Coherent multichannel optical theorem: Quantum control of the total scattering cross section

The optical theorem is a fundamental aspect of quantum scattering theory. Here, we generalize this theorem to the case where the incident scattering state is a superposition of internal states of the collision partners, introducing additional interference contributions and, e.g., providing a route to control the total integral cross section. As in its standard form, forward scattering plays an essential role in the multichannel optical theorem, but with interference terms being related to the inelastic forward scattering amplitudes between states in the initial superposition.

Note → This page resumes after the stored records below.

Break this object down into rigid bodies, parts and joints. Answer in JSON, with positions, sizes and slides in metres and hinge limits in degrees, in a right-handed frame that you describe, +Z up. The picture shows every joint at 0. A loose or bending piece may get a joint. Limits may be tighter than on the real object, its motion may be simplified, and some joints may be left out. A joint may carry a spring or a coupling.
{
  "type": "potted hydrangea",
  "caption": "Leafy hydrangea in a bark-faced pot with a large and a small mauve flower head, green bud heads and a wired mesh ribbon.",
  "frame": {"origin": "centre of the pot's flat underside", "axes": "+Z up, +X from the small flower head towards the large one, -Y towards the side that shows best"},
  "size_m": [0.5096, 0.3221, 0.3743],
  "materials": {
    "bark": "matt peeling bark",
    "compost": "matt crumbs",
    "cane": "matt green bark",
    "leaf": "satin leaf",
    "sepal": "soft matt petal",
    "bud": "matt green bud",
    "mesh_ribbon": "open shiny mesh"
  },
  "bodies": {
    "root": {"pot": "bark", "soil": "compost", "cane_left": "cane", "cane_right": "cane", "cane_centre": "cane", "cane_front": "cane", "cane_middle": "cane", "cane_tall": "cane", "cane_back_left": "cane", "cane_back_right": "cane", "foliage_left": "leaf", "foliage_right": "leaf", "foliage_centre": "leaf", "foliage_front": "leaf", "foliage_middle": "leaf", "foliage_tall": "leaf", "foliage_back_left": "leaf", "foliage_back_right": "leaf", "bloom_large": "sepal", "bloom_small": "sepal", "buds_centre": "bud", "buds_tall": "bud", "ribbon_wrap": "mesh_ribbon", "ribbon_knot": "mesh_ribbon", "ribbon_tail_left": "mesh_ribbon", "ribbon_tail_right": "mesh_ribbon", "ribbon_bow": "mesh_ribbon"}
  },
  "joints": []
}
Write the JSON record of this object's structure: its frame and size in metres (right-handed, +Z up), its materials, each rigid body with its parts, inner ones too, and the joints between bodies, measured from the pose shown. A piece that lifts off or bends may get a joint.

Using the resultant control index, we show that extensive control is possible over ultracold collisions of oxygen molecules in their rovibrational ground states, and of ${}^{85}\mathrm{Rb}\text{−}{}^{85}\mathrm{Rb}$ collisions, promising systems for the experimental demonstration of the quantum interference control of the total scattering cross section.

Figure 1

Coherent control of the total integral cross section for the cold ${}^{17}\mathrm{O}_2+{}^{17}\mathrm{O}_2$ collisions at $10\mu \mathrm{K}$ from the initial superposition ${\mathrm{\Psi }}_E$ (upper panels) and ${\mathrm{\Psi }}_{NE}$ (lower panels). [(a),(c)] Control landscape; [(b),(d)] Control by the relative phase $\beta$ with $\eta =\pi /4$ fixed.

Figure 2

Coherent control of the total cross section for the ultracold ${}^{85}\mathrm{Rb}+{}^{85}\mathrm{Rb}$ collisions in their lower hyperfine states $F=2$ at $50\mu \mathrm{K}$ from the initial superpositions (a) ${\mathrm{\Psi }}_E$ and (b) ${\mathrm{\Psi }}_{NE}$. The relative phases $\beta ,\gamma$ are varied, while the relative populations $\eta =11\pi /32$, $\epsilon =3\pi /8$ are fixed for achieving the best control.